Menurut Bamsoet sejumlah ada beberapa pasal yang menjadi perbincangan pascapengesahan Undang-undang MD3. Yaitu, Pasal Pasal 245 terkait pemeriksaan anggota DPR yang terlibat tindak pidana, Pasal 73 mengenai pemanggilan paksa, dan Pasal 122 tentang penghinaan terhadap parlemen. Pasal yang disebut terakhir, kata Bamsoet, merupakan hal yang wajar dicantumkan dalam revisi Undang-undang MD3.
"Pasal 122 tentang kritik terhadap parlemen, itu wajar mengingat di beberapa negara ada pasal sejenis yakni untuk menjaga kewibawaan lembaga negara seperti di peradilan (contempt of court) dan di DPR RI atau contempt of parliament," jelas mantan ketua Komisi III DPR RI itu.

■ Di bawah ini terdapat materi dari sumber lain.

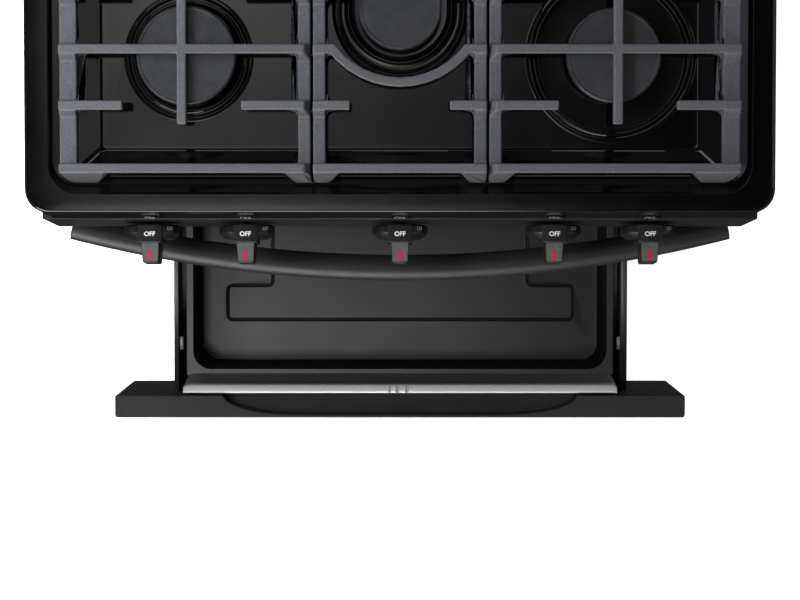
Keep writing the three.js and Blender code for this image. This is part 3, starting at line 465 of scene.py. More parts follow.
# ---- CAD nodes that stay as they are
knobSpots = ("left_front", "left_rear", "centre", "right_rear", "right_front")
dressed = {
    # finish and slot: each node, and its rounded edge in millimetres
    ("powderCoat", "paint"): {"side_panel_left": 0.5, "side_panel_right": 0.5, "door_outer_panel": 0.6,
                              "backguard": 0.6},
    ("galvanisedSheet", "galvanized"): {
        "rear_cover": 0.4, "base_frame": 0.5, "bake_burner": 0, "broil_burner": 1,
        "door_hinge_left": 0.5, "door_hinge_right": 0.5, "drawer_rail_left": 0.5,
        "drawer_rail_right": 0.5, "gas_manifold": 0},
    ("firedEnamel", "enamel"): {"oven_front_frame": 0.5, "door_inner_panel": 0.6},
    ("satinEnamel", "enamel"): {"control_panel": 0.25},
    ("speckledEnamel", "oven_liner"): {"oven_cavity": 0.5, "oven_floor": 0.5},
    ("mouldedRubber", "rubber"): {
        "door_gasket": 0.8, "leveling_leg_front_left": 0, "leveling_leg_front_right": 0,
        "leveling_leg_rear_left": 0, "leveling_leg_rear_right": 0},
    ("tintedGlass", "glass"): {"oven_lamp": 1, "door_inner_glass": 0.4},
    ("temperedGlass", "glass"): {"door_window_glass": 0.4, "display_glass": 0.4},
    ("turnedBrass", "brass"): {"gas_regulator": 0.6},
    ("blackenedBrass", "brass"): {"valve_stem_" + spot: 0.4 for spot in knobSpots},
    ("dieCastAlloy", "burner_alloy"): {"burner_head_centre": 0.8},
    ("castIron", "cast_iron"): {"grate_left": 1.8, "grate_centre": 1.8, "grate_right": 1.8},
}
for (finish, slot), edges in dressed.items():
    for name, edge in edges.items():
        dressNode(name, finish, edge, segments=3 if name.startswith("grate") else 2)
print("CAD nodes dressed:", sum(len(edges) for edges in dressed.values()))


# ---- cooktop: one pressed and enamelled sheet with a raised ring round each burner
cooktop = {
    "sheet": 1.4, "frontBulge": 6, "bullnose": 7.5, "wallFoot": 5, "ledgeEdge": 1.2, "rimFall": 0.03,
    # the well: half width, front, rear, corner radius and depth
    "well": (303, 79, 533), "wellCorner": 8, "wellDeep": 26,
    # ring profiles: distance out from the cap's edge, height over the well's floor
    "roundRings": [(16, 0), (13.6, 0.1), (12.6, 0.9), (11.4, 1.0), (10.4, 0.2), (9.4, -0.5), (7.6, -0.5),
                   (6.8, 0.2), (5.8, 0.9), (4.6, 0.6), (3.2, -0.3), (0, -0.3), (-4, -0.2)],
    "wideRings": [(40, 0), (37.5, 0.1), (36.2, 1.0), (34.8, 1.1), (33.6, 0.3), (32.6, -0.2), (31.4, 0.6),
                  (30, 0.7), (28.8, 0), (27.6, -1.1), (26.2, -1.5), (4, -1.5), (0, -1.5), (-4, -1.5)],
    "longRings": [(28, 0), (25.4, 0.1), (24.2, 1.0), (22.6, 1.1), (21.2, 0.1), (18, -0.4), (13, -0.4),
                  (11.6, 0.7), (10, 0.8), (8.6, -0.1), (4, -0.4), (-4, -0.4)],
}
burners = {
    "left_front": (-214, 172.5, 50, 0, "roundRings"), "left_rear": (-214, 439.5, 38, 0, "roundRings"),
    "right_front": (214, 172.5, 47.7, 0, "wideRings"), "right_rear": (214, 439.5, 40, 0, "roundRings"),
    "centre": (0, 306, 41.5, 87, "longRings"),
}
mixerHole = 21


def makeCooktop():
    low, high = span("cooktop")
    half, rim, front, rear = high.x, high.z, low.y + cooktop["frontBulge"], high.y
    wellHalf, wellFront, wellRear = cooktop["well"]
    floorZ = rim - cooktop["wellDeep"]
    keys = [  # half width, front, rear, corner radius, height, rounding
        (half - 12.5, front - 6, rear, 16, low.z, 0),
        (half, front, rear, 24, rim - 10.5, 4),
        (half - 0.2, front + 0.2, rear, 24, rim - cooktop["rimFall"], cooktop["bullnose"]),
        (half - 24.5, front + 19, rear - 21, 30, rim, 1.2),
        (half - 26, front + 21, rear - 22.5, 28, rim - 2.6, 1.0),
        (wellHalf + 48, wellFront - 36, wellRear + 36, 25, rim - 9, cooktop["ledgeEdge"]),
        (wellHalf + 28, wellFront - 27, wellRear + 27, cooktop["wellCorner"], rim - 10.4, 3),
        (wellHalf + 1, wellFront - 1, wellRear + 1, 6, floorZ, cooktop["wallFoot"]),
        (wellHalf - 7, wellFront + 7, wellRear - 7, 5, floorZ, 0),
    ]
    rings = [roundedBox(*key, steps=9) for key in softened(keys)]
    points, faces = skin(rings)
    loops = [[Vector(p) for p in rings[-1]]]
    index = list(range(len(points) - len(rings[-1]), len(points)))
    for x, y, cap, reach, style in burners.values():
        hole = [stadium(x, y, cap + out, reach, floorZ + up) for out, up in cooktop[style]]
        hole += [stadium(x, y, mixerHole + out, 0, floorZ - 0.3) for out in (3, 0)]
        faces += stitch(hole, start=len(points))
        loops.append([Vector(p) for p in hole[0]])
        index += range(len(points), len(points) + len(hole[0]))
        points += [p for ring in hole for p in ring]
    faces += [tuple(index[i] for i in tri) for tri in tessellate_polygon(loops)]
    thing = piece("enamelled_cooktop", (points, faces), "firedEnamel", "range_body",
                  ["cooktop"], sharp=50)
    thicken(thing, cooktop["sheet"])
    levelFlats(thing)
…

Sebelumnya, meski diwarnai walk out dua fraksi, yaitu PPP dan Partai Nasdem Paripurna DPR RI tetap mengesahkan revisi Undang-undang No.17/2014 tentang MD3 sebagai undang-undang, pada Senin (12/2) kemarin. Aksi walk out itu dikarenakan adanya sejumlah pasal kontroversial, salah satunya adalah pasal 122 Undang-undang MD3 yang mengatur bahwa pengkritik anggota dewan dapat dipidana.
Berikut bunyi Pasal 122 huruf K UU MD3 yang baru disahkan:
"Mengambil langkah hukum dan/atau langkah lain terhadap orang perseorangan, kelompok orang, atau badan hukum yang merendahkan kehormatan DPR dan anggota DPR."